Webinar: A live online educational presentation during which participants can pose questions.

Virtual Faculty: Faculty, both full-time and adjunct, who teach solely online.

Digital Badge: A visible digital design linked to learning outcomes and used for credentialing, validating, and recognizing faculty for developing skills or competencies.

Multi-Modal: Consisting of more than one modality for communication and interaction.

Full-Time Faculty: Faculty, both tenure and non-tenure, who receive terminal appointments and represent the academic staff of the university; they typically have responsibilities for teaching, service, and scholarship.

Stakeholder: One who is involved in or affected by a course of action.

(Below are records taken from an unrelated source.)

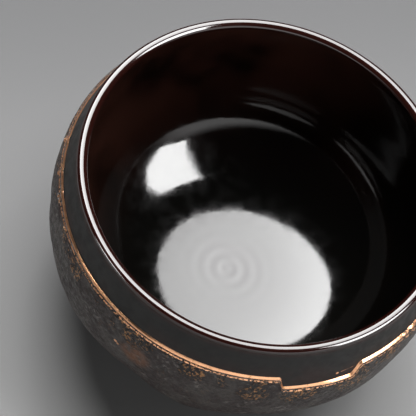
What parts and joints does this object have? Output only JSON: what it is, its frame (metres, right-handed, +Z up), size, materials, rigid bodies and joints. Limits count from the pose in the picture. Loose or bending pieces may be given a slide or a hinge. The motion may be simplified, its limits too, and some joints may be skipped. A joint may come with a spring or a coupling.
{
  "type": "tea bowl",
  "caption": "Round stoneware tea bowl with a glossy dark inside and lip, a smooth band, and a rough outer shell that ends in a notched, gilded ledge.",
  "frame": {"origin": "centre of the foot ring's underside, on the bowl's axis", "axes": "+Z up along the bowl's axis, out of its mouth; -Y towards the viewer, with the ledge's notch to the viewer's right at about -54 degrees from +X"},
  "size_m": [0.1203, 0.1202, 0.0685],
  "materials": {
    "glaze": "glossy black-brown glaze inside and on the lip, satin band outside, rough unglazed dark shell below a gilded ledge"
  },
  "bodies": {
    "root": {"bowl": "glaze"}
  },
  "joints": []
}
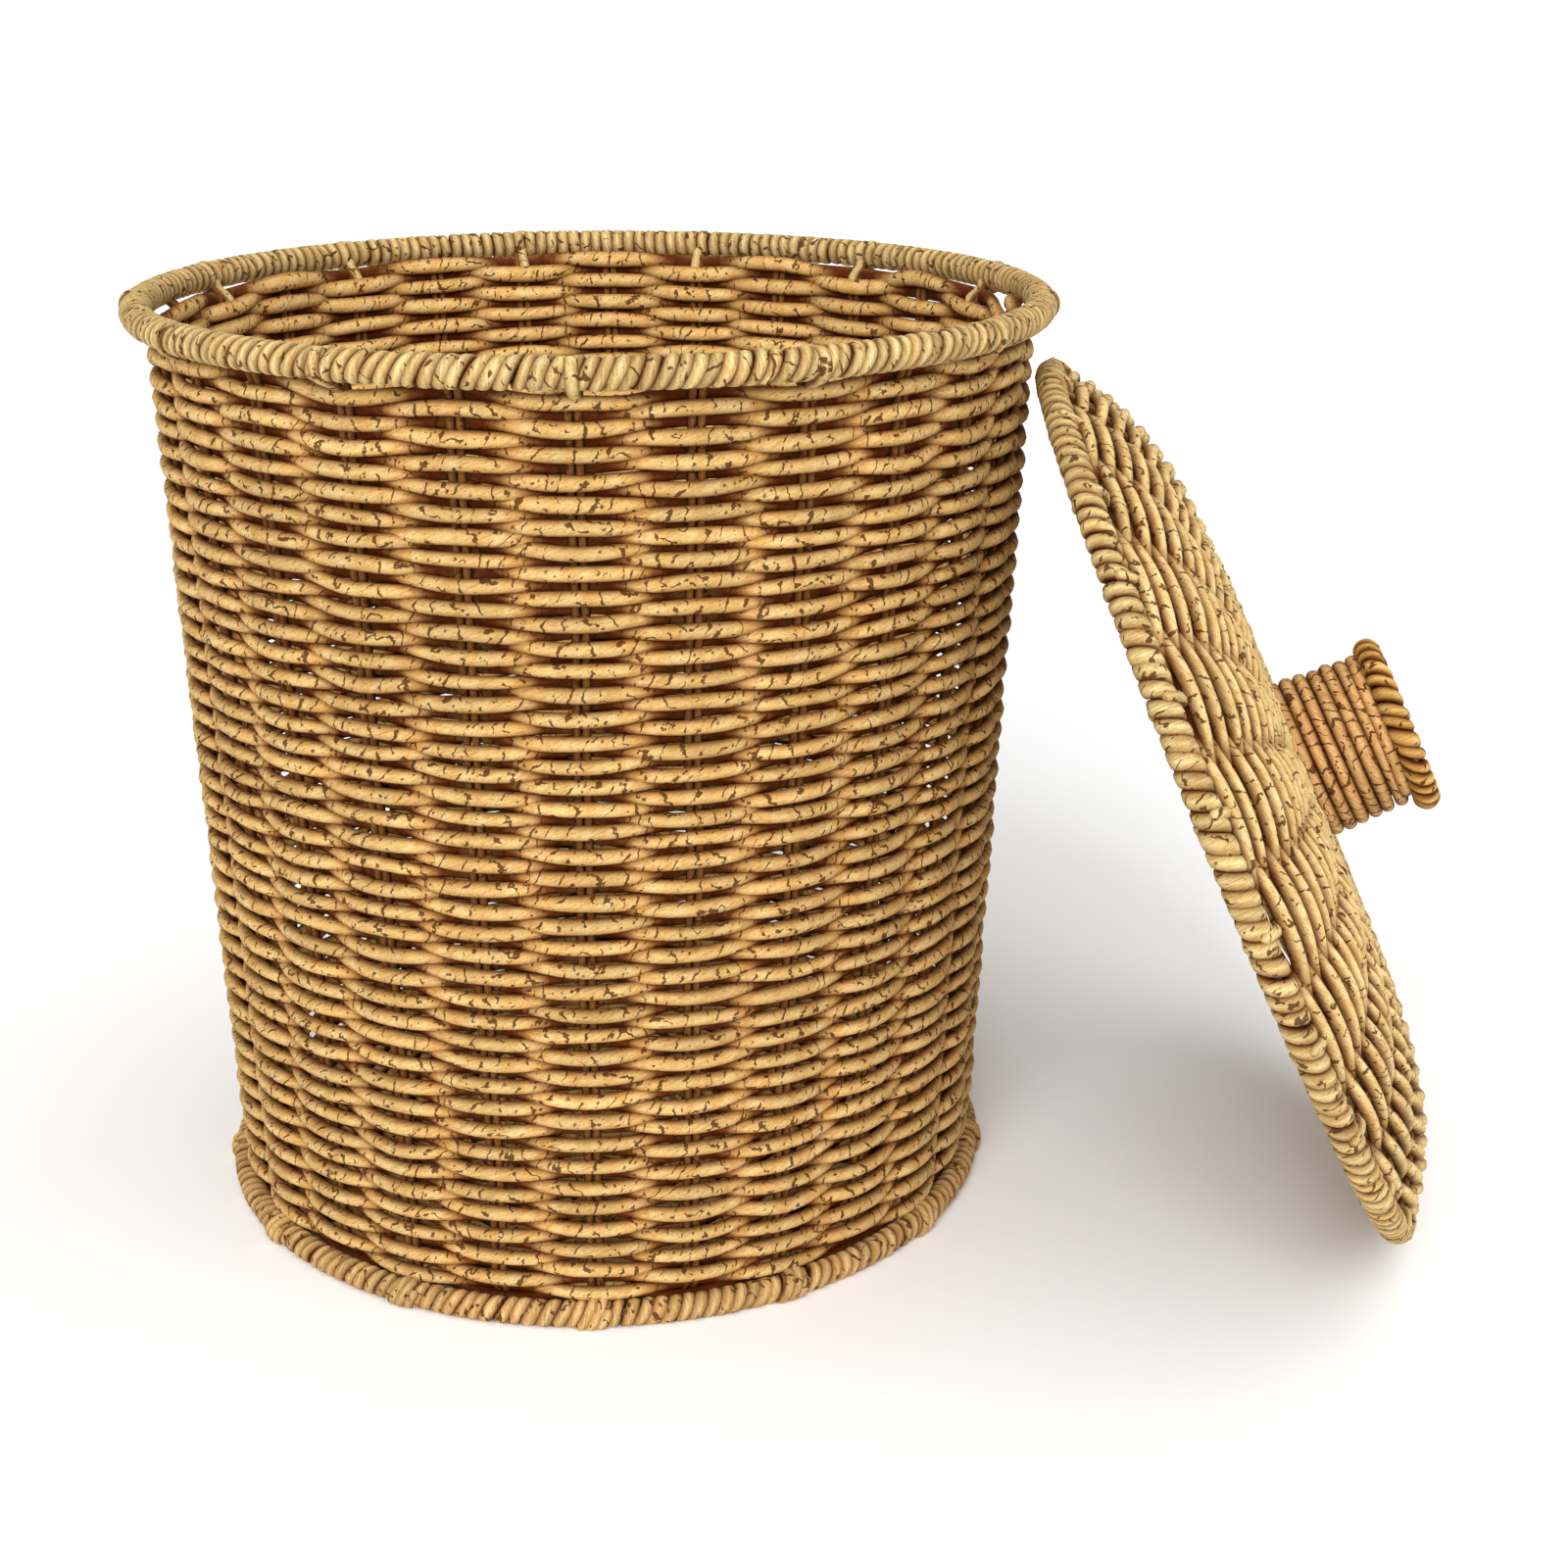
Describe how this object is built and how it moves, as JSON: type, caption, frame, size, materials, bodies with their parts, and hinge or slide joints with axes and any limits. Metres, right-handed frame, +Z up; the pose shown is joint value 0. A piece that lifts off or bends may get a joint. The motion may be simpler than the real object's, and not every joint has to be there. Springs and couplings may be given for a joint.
{
  "type": "lidded wastebasket",
  "caption": "Round tapered wastebasket woven of twisted paper cord on stakes and wire hoops, with a domed woven lid that has a cord-wound knob.",
  "frame": {"origin": "on the basket's axis, at the level of the floor it stands on", "axes": "+Z up along the basket's axis, +X towards the side on which the lid leans"},
  "size_m": [0.3857, 0.299, 0.2737],
  "materials": {
    "woven_cord": "matt twisted paper cord",
    "wrapping_cord": "matt twisted paper cord",
    "stake_cord": "matt stiff paper cord",
    "wire": "dull drawn wire"
  },
  "bodies": {
    "basket": {"wall_weave": "woven_cord", "base_weave": "woven_cord", "rim_wrap": "wrapping_cord", "rim_hoop": "wire", "foot_wrap": "wrapping_cord", "foot_hoop": "wire", "stake_01": "stake_cord", "stake_02": "stake_cord", "stake_03": "stake_cord", "stake_04": "stake_cord", "stake_05": "stake_cord", "stake_06": "stake_cord", "stake_07": "stake_cord", "stake_08": "stake_cord", "stake_09": "stake_cord", "stake_10": "stake_cord", "stake_11": "stake_cord", "stake_12": "stake_cord", "stake_13": "stake_cord", "stake_14": "stake_cord", "stake_15": "stake_cord", "stake_16": "stake_cord", "stake_17": "stake_cord", "stake_18": "stake_cord", "stake_19": "stake_cord", "stake_20": "stake_cord", "stake_21": "stake_cord", "stake_22": "stake_cord", "stake_23": "stake_cord", "stake_24": "stake_cord", "stake_25": "stake_cord", "stake_26": "stake_cord"},
    "lid": {"lid_weave": "woven_cord", "lid_wrap": "wrapping_cord", "lid_hoop": "wire", "knob_core": "stake_cord", "knob_winding": "woven_cord", "knob_cap": "woven_cord", "flange_hoop": "wire", "flange_winding": "wrapping_cord"}
  },
  "joints": [
    {"name": "lid_lift", "type": "slide", "parent": "basket", "child": "lid", "axis": [0.9076, -0.0746, 0.4131], "range_m": [0, 0.25]}
  ]
}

Inclusivity: A quality or state of being inclusive of all faculty regardless of their location, rank, or position.

Course Developer: One who develops online or face-to-face courses for the university.

Online: A state of connectivity which occurs over the Internet and may be synchronous or asynchronous.

Instructional Design: The practice of designing educational experiences which make the acquisition of knowledge more effective and intuitive for the user.

Videoconference: The use of technology for a group or organizational meeting that includes audio, visual, and text-based communication channels.

Focus Group: A group of people whose reactions are studied during guided discussions to gather their perceptions and reactions that can be expected from a larger population.

Quantitative: A research method using scientific investigation of quantifiable properties.

Institutional Review Board (IRB): An administrative body whose goal is to protect the welfare of human subjects by reviewing research proposals to ensure ethical research practices.

Modalities: A path of communication and interaction between the learner and the instructor which may include face-to-face, online, and hybrid channels.

Geographically Dispersed: Individuals that are separated by time and space, and work remotely for their institution due to their respective location.